Today, we just convert everything to 709... Cause i guess since BBC thought it was needed to create the conversion kit for hlg/hdr (https://downloads.bbc.co.uk/rd/pubs/...tion_Guide.pdf) I guess that this backwards compatible goal with HLG was something that never worked.
I know exactly what you mean as I use HLG all the times at work to air in BT2020nc + color curve. The compromise is simple: the closer you get to HDR, the worse it looks on SDR BT2020 compatible monitors, the closer you get to SDR BT2020, the less dynamic range you have on those with an HDR compatible TV.
Since HLG is not a purely logarithmic curve its lower part resembles the one of an SDR curve like the Linear BT2020nc SDR 100 nits, but as it gets to the higher values (whites) it resembles more and more a logarithmic curve and therefore introduces dynamic range, hence it doesn't offer many details in the blacks, but it does offer them in the mid-white and therefore it avoids the sky to be clipped out etc. As I said, the problem is that the TVs that don't understand any color curve, but do understand BT2020 are not gonna interpret those things, hence displaying the lower values correctly but not the highlights. Of course, this is intended and it's what the BBC made it for, in fact we've been airing like this for years now.

Here's a comparison of an HDR HLG BT2020nc 600 nits shot.

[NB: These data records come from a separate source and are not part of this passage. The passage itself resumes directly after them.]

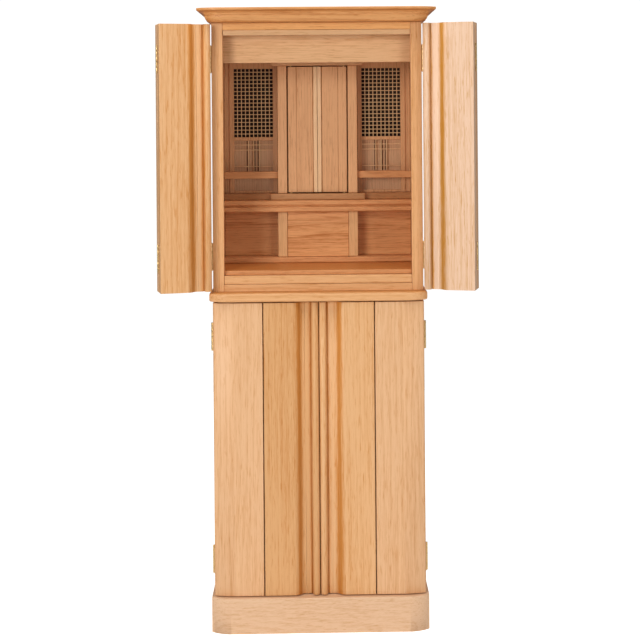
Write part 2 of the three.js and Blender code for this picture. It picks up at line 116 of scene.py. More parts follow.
# cycles to the metre across the grain, twice, and along it
grainStretch = {"sway": (7, 7, 1.6), "ripple": (40, 40, 9), "patch": (22, 22, 2.5), "fibre": (900, 900, 26),
                "streak": (330, 330, 4), "cloud": (14, 14, 2.2), "pore": (480, 480, 34)}
grainValues = {"ripple": 0.12, "ringRise": (0.25, 0.93), "ringFall": (0.93, 1.0), "patch": (0.3, 0.7),
               "patchLeast": 0.35, "cloudMiddle": 0.45, "pore": (0.57, 0.68), "poreDepth": 0.42,
               "roughness": 0.42, "roughGain": 0.12, "fibreHeight": 0.5}


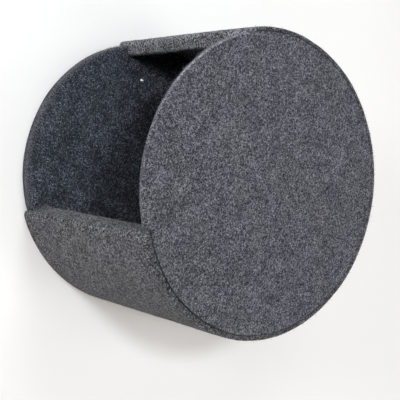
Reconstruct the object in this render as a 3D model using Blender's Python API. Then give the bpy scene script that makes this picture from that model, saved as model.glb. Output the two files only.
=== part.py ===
"""A felt cat cave that is screwed to a room's wall.

It is a drum lying on its side. The drum's axis is Y and its back is at y = 0, against the room's
wall; its front is at y = -DEPTH. Angles are degrees seen from the front, from +X (right) towards
+Z (up). A single thick felt sheet makes the round wall. It stops short of a full turn, which
leaves the way in at the upper left, and both of its ends are turned in as lips between the panels.
Units are metres.
"""

import math

import bmesh
import bpy

# The drum.
RADIUS = 0.200
DEPTH = 0.300
FELT = 0.006
GAP = 0.0003                    # room between pieces that touch

# The way in, between the two turned-in ends of the wall's sheet.
UPPER_LIP_ANGLE = 99.0
LOWER_LIP_ANGLE = -166.7
UPPER_LIP_REACH = 0.0225        # from the drum's outside to the lip's inner end
LOWER_LIP_REACH = 0.0250
FOLD_RADIUS = 0.0078            # outside of the soft fold between wall and lip
LIP_END_RADIUS = 0.0015         # rounding of the sheet's cut end

# The two panels, which the wall's sheet wraps.
PANEL_RADIUS = 0.1935
FRONT_INSET = 0.0005            # the front panel lies this far behind the wall's front edge
FRONT_THICKNESS = 0.006
FRONT_SOFTNESS = 0.0012         # rounding of the panel's front edge
BACK_THICKNESS = 0.020
BACK_SOFTNESS = 0.0045

# The screw that holds the back panel to the room's wall.
SCREW_ACROSS = -0.0035
SCREW_HEIGHT = 0.1405
SCREW_HEAD_RADIUS = 0.0030
SCREW_HEAD_HEIGHT = 0.0020
SCREW_SHANK_RADIUS = 0.0017
SCREW_END_DEPTH = 0.0010        # the shank stops this far inside the panel's back

# Smoothness of the round shapes.
ARC_STEP = 2.5                  # degrees between corners on the drum
DRUM_SIDES = round(360 / ARC_STEP)
FOLD_STEPS = 6
ROUNDING_STEPS = 4
SCREW_SIDES = 20
SMOOTH_BELOW = math.radians(40)
CUT_PAST = 0.001                # how far a cutter runs past the face it enters

FELT_GREY = (0.105, 0.107, 0.125, 1.0)
FELT_SHADE = (0.075, 0.082, 0.098, 1.0)
ZINC = (0.86, 0.87, 0.88, 1.0)


def clear_scene():
    for thing in list(bpy.data.objects):
        bpy.data.objects.remove(thing, do_unlink=True)


def make_material(name, colour, roughness, metallic=0.0):
    material = bpy.data.materials.new(name)
    material.use_nodes = True
    shader = material.node_tree.nodes["Principled BSDF"]
    shader.inputs["Base Color"].default_value = colour
    shader.inputs["Roughness"].default_value = roughness
    shader.inputs["Metallic"].default_value = metallic
    return material


def make_object(name, shape, material):
    """Turn a bmesh into a named object with smooth round faces."""
    bmesh.ops.recalc_face_normals(shape, faces=shape.faces)
    mesh = bpy.data.meshes.new(name)
    shape.to_mesh(mesh)
    shape.free()
    mesh.shade_smooth()
    mesh.set_sharp_from_angle(angle=SMOOTH_BELOW)
    mesh.materials.append(material)
    made = bpy.data.objects.new(name, mesh)
    bpy.context.collection.objects.link(made)
    return made


def arc(centre, radius, first, last, steps):
    """Points along an arc, both ends included, from one angle in degrees to another."""
    points = []
    for step in range(steps + 1):
        turn = math.radians(first + (last - first) * step / steps)
        points.append((centre[0] + radius * math.cos(turn), centre[1] + radius * math.sin(turn)))
    return points


def lip_outline(angle, reach, side):
    """One turned-in end of the sheet: points (x, z) round the fold, down the lip and back.

    The lip is drawn along its own axes, outwards from the drum's axis and into the wall's body,
    and then turned to its angle. side is +1 or -1, the turn from the lip into the wall's body.
    Also gives the angle at which the drum's arc meets the fold.
    """
    fold_outwards = math.sqrt((RADIUS - FOLD_RADIUS) ** 2 - FOLD_RADIUS ** 2)
    fold_turn = math.degrees(math.atan2(FOLD_RADIUS, fold_outwards))
    fold_centre = (fold_outwards, FOLD_RADIUS)
    end = RADIUS - reach + LIP_END_RADIUS
    points = arc(fold_centre, FOLD_RADIUS, fold_turn, -90, FOLD_STEPS)
    points += arc((end, LIP_END_RADIUS), LIP_END_RADIUS, -90, -180, ROUNDING_STEPS)
    points += arc((end, FELT - LIP_END_RADIUS), LIP_END_RADIUS, 180, 90, ROUNDING_STEPS)
    points += arc(fold_centre, FOLD_RADIUS - FELT, -90, fold_turn, FOLD_STEPS)
    cosine, sine = math.cos(math.radians(angle)), math.sin(math.radians(angle))
    turned_points = [(out * cosine - side * into * sine, out * sine + side * into * cosine)
                     for out, into in points]
    return angle + side * fold_turn, turned_points


def wall_outline():
    """The sheet's closed outline across the drum, as points (x, z)."""
    upper_end, upper_lip = lip_outline(UPPER_LIP_ANGLE, UPPER_LIP_REACH, -1)
    lower_end, lower_lip = lip_outline(LOWER_LIP_ANGLE, LOWER_LIP_REACH, 1)
    steps = round((upper_end - lower_end) / ARC_STEP)
    outside = arc((0, 0), RADIUS, lower_end, upper_end, steps)
    inside = arc((0, 0), RADIUS - FELT, upper_end, lower_end, steps)
    return outside[:-1] + upper_lip + inside[1:-1] + lower_lip[::-1][:-1]


def extrude_outline(outline, front, back):
    """A solid with an outline (x, z) at y = front, carried straight to y = back."""
    shape = bmesh.new()
    face = shape.faces.new([shape.verts.new((x, front, z)) for x, z in outline])
    carried = bmesh.ops.extrude_face_region(shape, geom=[face])["geom"]
    corners = [item for item in carried if isinstance(item, bmesh.types.BMVert)]
    bmesh.ops.translate(shape, verts=corners, vec=(0, back - front, 0))
    return shape


def turned_solid(profile, sides, centre=(0, 0)):
    """A solid turned about a line along Y through centre (x, z), from points (distance, y)."""
    shape = bmesh.new()
    rings = []
    for distance, y in profile:
        circle = arc(centre, distance, 0, 360, sides)[:-1]
        rings.append([shape.verts.new((x, y, z)) for x, z in circle])
    for ring, next_ring in zip(rings, rings[1:]):
        for side in range(sides):
            after = (side + 1) % sides
            shape.faces.new((ring[side], ring[after], next_ring[after], next_ring[side]))
    shape.faces.new(rings[0])
    shape.faces.new(rings[-1][::-1])
    return shape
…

On a TV which interprets both the color matrix (BT2020nc) and the color curve (HLG) and displays it as intended:


On an SDR TV 100 nits which does interpret the color matrix (BT2020nc) but totally ignores the color curve (the "not so bad" fallback as intended by the BBC specs):


On an SDR TV 100 nits which has no clue about both the color matrix and the color curve and ignores them both (totally wrong display, not acceptable, never should happen):



The first image is what we see in our monitors and it's how the whole content is graded and how it should be visualized by people at home. It's HDR, it has a dynamic range of 600 nits.
The second image is what people at home who have an old 4K TV which doesn't support HDR are gonna see. Ignoring the color curve and just interpreting the matrix isn't so bad and it's what the BBC guys were thinking about. The fact that the color curve is ignored makes the image look ok in the lower values/blacks ('cause the HLG is essentially like the Linear BT2020 SDR on the lower part) and "dull"/greyish in the higher values/whites ('cause as it goes up it embraces its logarithmic part).
Lastly, we have something that should never happen and that it's not part of the specs as not only it ignores the color curve, but it wrongly translates the values of the BT2020 so it's totally wrong. This is what happens if you try to watch a BT2020nc HLG stream on a BT709 aware only monitor (so don't do it).


My remarks:
as I said countless times in other topics here on Doom9 before, overall, the result of HLG on BT2020nc only aware monitors is not so bad and HLG makes its fair share to keep things not so unwatchable compared to PQ. In fact, while HLG can be watched on SDR BT2020 monitors, PQ can't and if you attempt to recreate a similar experiment you would get this on an HDR PQ BT2100 aware display:



and this crap on an SDR BT2020nc only aware display:



This is because PQ is a truly logarithmic curve, so blacks start very high and the "trick" doesn't work...
Of course there are caveats in HLG as not only is limited to 1000 nits maximum, but there's no added benefit for the blacks compared to a BT2020 SDR stream, while the PQ not only can achieve up to 10'000 nits but it does offer a wide range in the blacks as well (although it breaks BT2020 SDR compatibility). On top of this, the example above is done with a 600 nit file, but as we go up, the SDR picture will look more and more grey as we will be essentially pushing mid-tones up and up, so it will look worse (this is what I said at the very beginning "the closer we get to HDR, the worse it will look on BT2020 SDR monitors").
I discussed these things several times both in "General" and in "Development" with Derek and the others and I can say that I'm not too disappointed with HLG as it just works and it allows broadcasters like us to save a lot of bandwidth, especially on our beloved overcrowded Hot Bird where it's pricey.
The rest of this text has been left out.